Anyway, I’m looking over the fairly humorous copy when a mom carrying a ten-month-old or so in a Bjorn (look into the Ergo lady…I’m just sayin') and her sweet 7 year old daughter arrive for the Cruise Ship call. Mom sighs dramatically. Flops down. Very nice girl Karen who will audition with me smiles at her, and Mom sighs again and says “yeah, it’s hard.” Wah wah. But anyway, it is hard, so I find a moment of generosity for her.
Mom starts to fill out size card for seven year old (How do I get my friggin adorable kids into commercials? you ask. I’ll tell you later.) and discovers that sweet young seven year old needs to be in her bathing suit now. For the audition. This I was aware of because I had seen the other little girls walking around in theirs to get their Polaroids (yeah commercial casting used to be the only thing keeping Polaroid film alive…but no more…requiem for Polaroid) and thought they were so sweet and fearless and why don’t I like wearing bathing suits anymore—oh yeah it’s that big fat undulating donut encircling my bowels. So Mom says to sweet seven year old “you need to be wearing your bathing suit.” Sweet seven year old looks horrified. She scans the narrow hallway for some privacy. A bathroom. I know the bathroom is outside near the elevators. Nothing. “NOW!” says Mom, “I didn’t carry your sister down here for you to…” Oh my god. Sweet seven year old mutters something quietly. Mom says loudly and very indiscreetly “No one is looking at you! Now change right now!” I stare at the copy which I have now completely committed to memory.

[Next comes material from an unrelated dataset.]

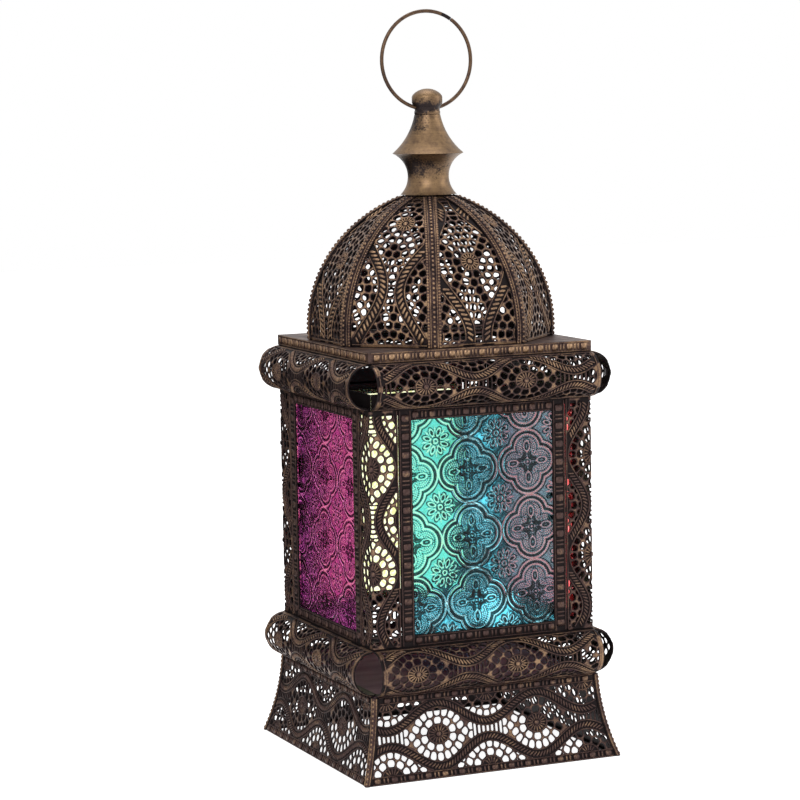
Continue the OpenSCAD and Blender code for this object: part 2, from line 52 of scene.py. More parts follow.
# Sizes are in mm; a mesh is in metres. Like pieces are made on the back and turned into place.
BACK, LEFT, FRONT, RIGHT = 0, 90, 180, 270
SIDES = {"back": BACK, "left": LEFT, "front": FRONT, "right": RIGHT}
WIRE, BAR, BEAD = 0, 1, 2
sheet_thick = 0.8
stamp_deep = 0.3  # hollows lie this far below the openwork
stand_fade = 0.8  # and the sheet slopes down to them over this far
rim_inset = 0.3  # raised rims run this far inside the edge of what they border


def linear(hex_colour):
    """An sRGB hex colour as the linear colour that a shader takes."""
    parts = [int(hex_colour[i:i + 2], 16) / 255 for i in (1, 3, 5)]
    return tuple(c / 12.92 if c <= 0.04045 else ((c + 0.055) / 1.055) ** 2.4
                 for c in parts) + (1.0,)


def feed(node, inputs):
    """Gives each named or numbered input a value, or the socket that feeds it."""
    for name, value in inputs.items():
        if isinstance(value, bpy.types.NodeSocket):
            node.id_data.links.new(value, node.inputs[name])
        else:
            node.inputs[name].default_value = value


def add_node(tree, kind, inputs=None, out=0, **settings):
    """One node with its settings and inputs; returns one output, or the node if out is None. A
    Map Range takes 1 to 2 and gives 3 to 4; a Mix goes by 0 from colour 6 to colour 7."""
    node = tree.nodes.new(kind)
    for name, value in settings.items():
        setattr(node, name, value)
    feed(node, inputs or {})
    return node if out is None else node.outputs[out]


def new_material(name):
    material = bpy.data.materials.new(name)
    material.use_nodes = True
    return material, material.node_tree


def three_tones(tree, level, low, high, tones):
    """Goes from the first tone to the second as level passes the range low, and on to the third
    as it passes the range high."""
    shares = [add_node(tree, "ShaderNodeMapRange", {"Value": level, 1: start, 2: end},
                       interpolation_type="SMOOTHSTEP") for start, end in (low, high)]
    colour = linear(tones[0])
    for share, tone in zip(shares, tones[1:]):
        colour = add_node(tree, "ShaderNodeMix", {0: share, 6: colour, 7: linear(tone)},
                          out=2, data_type="RGBA")
    return colour


def aged_bronze(name, hollow, web, crest, wear_and_shade=None):
    """Iron sheet in antique bronze. The attribute rub says how much a point stands up, lowered in
    places as painted shade; worn takes its place on plain pieces, which have no such attribute."""
    material, tree = new_material(name)
    where = add_node(tree, "ShaderNodeTexCoord", out="Object")
    # Cloudy wear of a hand-rubbed finish, in patches about 9 mm across
    cloud = add_node(tree, "ShaderNodeTexNoise",
                     {"Vector": where, "Scale": 110.0, "Detail": 4.0, "Roughness": 0.6})
    # Specks of the finish, 0.7 mm, drawn coarser than the real 0.2 mm so that they show
    speck = add_node(tree, "ShaderNodeTexNoise", {"Vector": where, "Scale": 1400.0, "Detail": 2.0})
    if wear_and_shade is None:
        high = add_node(tree, "ShaderNodeAttribute", out="Fac", attribute_name="rub_and_shade")
    else:
        high = add_node(tree, "ShaderNodeMapRange",
                        {"Value": cloud, 1: 0.35, 2: 0.65, 3: wear_and_shade - 0.15, 4: wear_and_shade + 0.15})
    patchy = add_node(tree, "ShaderNodeMapRange", {"Value": cloud, 1: 0.3, 2: 0.7, 3: -0.2, 4: 0.2})
    specked = add_node(tree, "ShaderNodeMapRange",
                       {"Value": speck, 1: 0.3, 2: 0.7, 3: -0.12, 4: 0.12})
    level = add_node(tree, "ShaderNodeMath", {0: high, 1: patchy}, operation="ADD")
    level = add_node(tree, "ShaderNodeMath", {0: level, 1: specked}, operation="ADD")
    colour = three_tones(tree, level, (0.05, 0.6), (0.55, 1.05), (hollow, web, crest))
    # Rubbing smooths what stands up
    rough = add_node(tree, "ShaderNodeMapRange", {"Value": level, 1: 0.0, 2: 1.0, 3: 0.62, 4: 0.4})
    bump = add_node(tree, "ShaderNodeBump", {"Height": speck, "Strength": 0.35, "Distance": 0.0002})
    feed(tree.nodes["Principled BSDF"],
         {"Base Color": colour, "Roughness": rough, "Normal": bump, "Metallic": 0.8})
    return material


# Matt near-black hollows, brown webs and gold-brown crests
stamped_bronze = aged_bronze("stamped iron sheet in antique bronze",
                             "#191213", "#463431", "#93765a")


def oval_ring(count, along, across, turn=0.0, push=0.0):
    """Middles of the cells on one oval ring round a rosette. push moves the two tips outwards."""
    turns = np.radians(360 / count * (np.arange(count) + turn))
    cells = np.stack([along * np.cos(turns), across * np.sin(turns)], 1)
    tips = np.abs(cells[:, 1]) < 0.01
    cells[tips, 0] += np.sign(cells[tips, 0]) * push
    return cells


def inside_cell(x, y, cells, reach, web):
    """How far a point lies inside its rounded cell; below zero on the web between the cells."""
    soft_wall, soft_rim = 0.22, 0.2  # how much the cell's corners are rounded
    no_wall, wall_cap, rim_floor = 99, 10, -30  # these keep exp within its range
    flat = np.stack([x.ravel(), y.ravel()], 1)
    square = ((flat[:, None, :] - cells[None]) ** 2).sum(2)
    near = square.argmin(1)
    rows = np.arange(len(flat))
    apart = np.linalg.norm(cells[:, None] - cells[None], axis=2)[near]
    apart[rows, near] = 1
    walls = (square - square[rows, near][:, None]) / (2 * apart)
    walls[rows, near] = no_wall
    walls = np.minimum(walls, wall_cap)
    wall = -soft_wall * np.log(np.exp(-walls / soft_wall).sum(1)) - web / 2
    rim = np.maximum(reach - np.sqrt(square[rows, near]), rim_floor)
    both = -soft_rim * np.log(np.exp(-wall / soft_rim) + np.exp(-rim / soft_rim))
    return both.reshape(x.shape)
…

And right at this moment, I failed you sweet seven year old. I had a large coat. I had no ten month old strapped to my chest. My baby was at home. I was once a terribly self-conscious seven year old who would have become paralyzed from the neck down had my mother insisted I take off my clothes, and put on a bathing suit…on a cold metal bench in a HALLWAY! I could have offered to hold up my coat so you could have undressed behind it. I could have taken you to the bathroom. But I, too, was scared of your mother. And I didn't want to intrude. So I did nothing. I stared concertedly at the Xeroxed paper and cringed and hoped you could change quickly. And I feel you did. But still, I should have helped you.
I am a bit traumatized by what that Mom made that young girl do. Not just the auditioning. Because God knows that auditioning for commercials is soul-killing enough after adolescence let alone before. But the public nakedness too.
Resolution to self: as a mother and an actress, help any young girl who needs it. At any time. Regardless of how scary her mother seems. Because you are a grown up now.
Also apologies to Karen. Who I think was actually trying to make friends as we left the building. But I was thinking about the babysitter and if I had time to stop for salmon and I’ve lived in New York for so long that I’ve forgotten I’m a nice girl from Pennsylvania. I think Karen actually reached out her hand when we were leaving and I didn’t take it. It wasn’t until I was descending into the bowels of the subway that I realized, my gosh, I think she would have talked for a few minutes and then maybe even made a date to meet for coffee. Maybe she has a baby too. Maybe she could have been my friend.
I’m sorry to you too Karen. I’ll be looking for you in the shadow of the dragon lady.